State tax incentives now funnel millions of dollars through similar programs, according to the website Ed Choice. And federal legislation is pending to create an incentive program urging more states to get on board.
“There’s literally hundreds of millions of dollars being pumped into K-12 education systems across the states that would not otherwise be there,” said Nathan Diament, executive director of the Orthodox Union’s Advocacy Center in Washington, D.C.
Use philanthropy to reduce cost barriers to enrollment
In Toronto, two donors gave $15 million (Canadian) in 2017 to reduce tuition by more than one-third at TanenbaumCHAT, one of the only non-Orthodox day schools there. Enrollment surged.
The year before the program began, tuition at the school was at $26,500 and heading north. The donation brought it down to $18,000. The school reported a 70 percent rise in enrollment for grade 9 the following September and 150 new students overall.

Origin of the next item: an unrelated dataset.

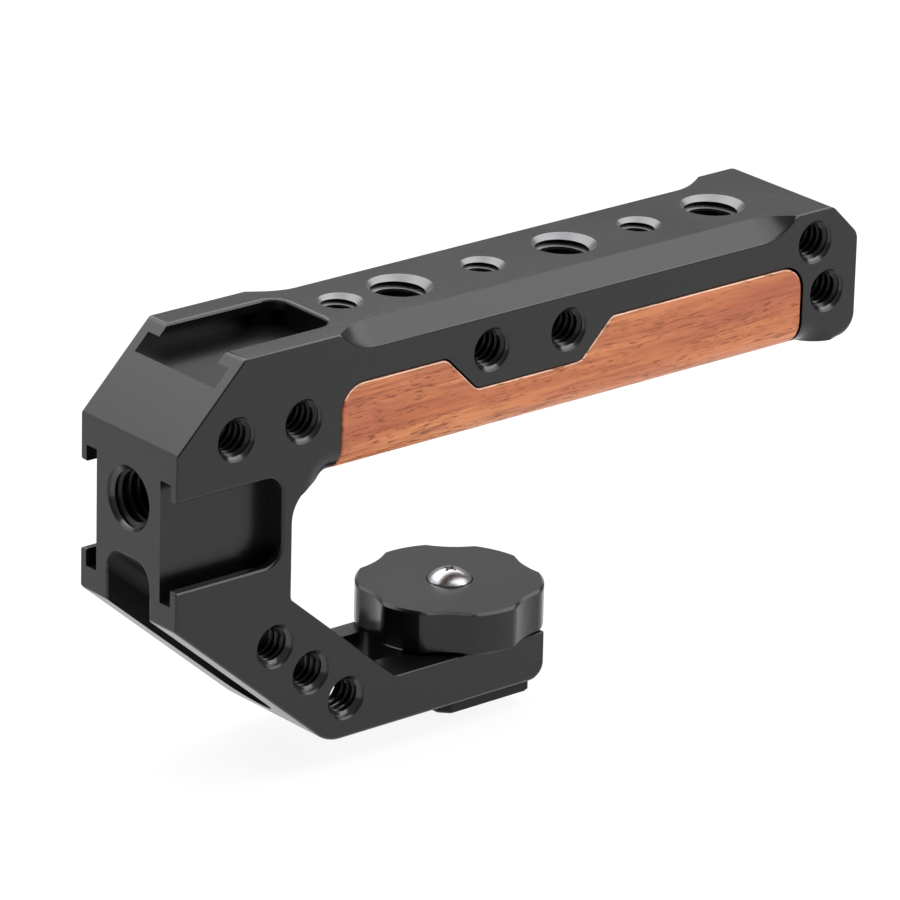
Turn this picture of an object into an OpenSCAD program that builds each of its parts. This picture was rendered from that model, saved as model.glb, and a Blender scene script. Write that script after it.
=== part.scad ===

“It led to huge increases in enrollment, proving the point that it’s cost that’s the limiting factor,” said Evan Mazin, director of educational capacity building at UJA Federation of Greater Toronto. “We care about enrollment. That’s what we want to solve for. And affordability is the biggest limiting factor for enrollment.”
Other communities have launched similar initiatives, but none on the scale of Toronto.
In Boston, a $2.1 million community fund provides up to $6,000 in tuition subsidies for three years to new students at any of the city’s Jewish day schools. This summer, the newly formed New England Jewish Academy in West Hartford, Connecticut, announced a tuition subsidy program that would reduce tuition in grades K-12 by as much as half.
In Southern California, Kadima Day School in the San Fernando Valley, outside Los Angeles, cut tuition across the board by 40 percent two years ago. For elementary and middle school, it now runs about $15,000 per year, well below what comparable Los Angeles-area Jewish schools charge. The hope is that increased enrollment will offset the reduced tuition.
“The school can easily accommodate another 50 or 60 kids,” said head of school Steven Lorch. “If we had enrollment in the 250, 260 range, we would have made up the difference.”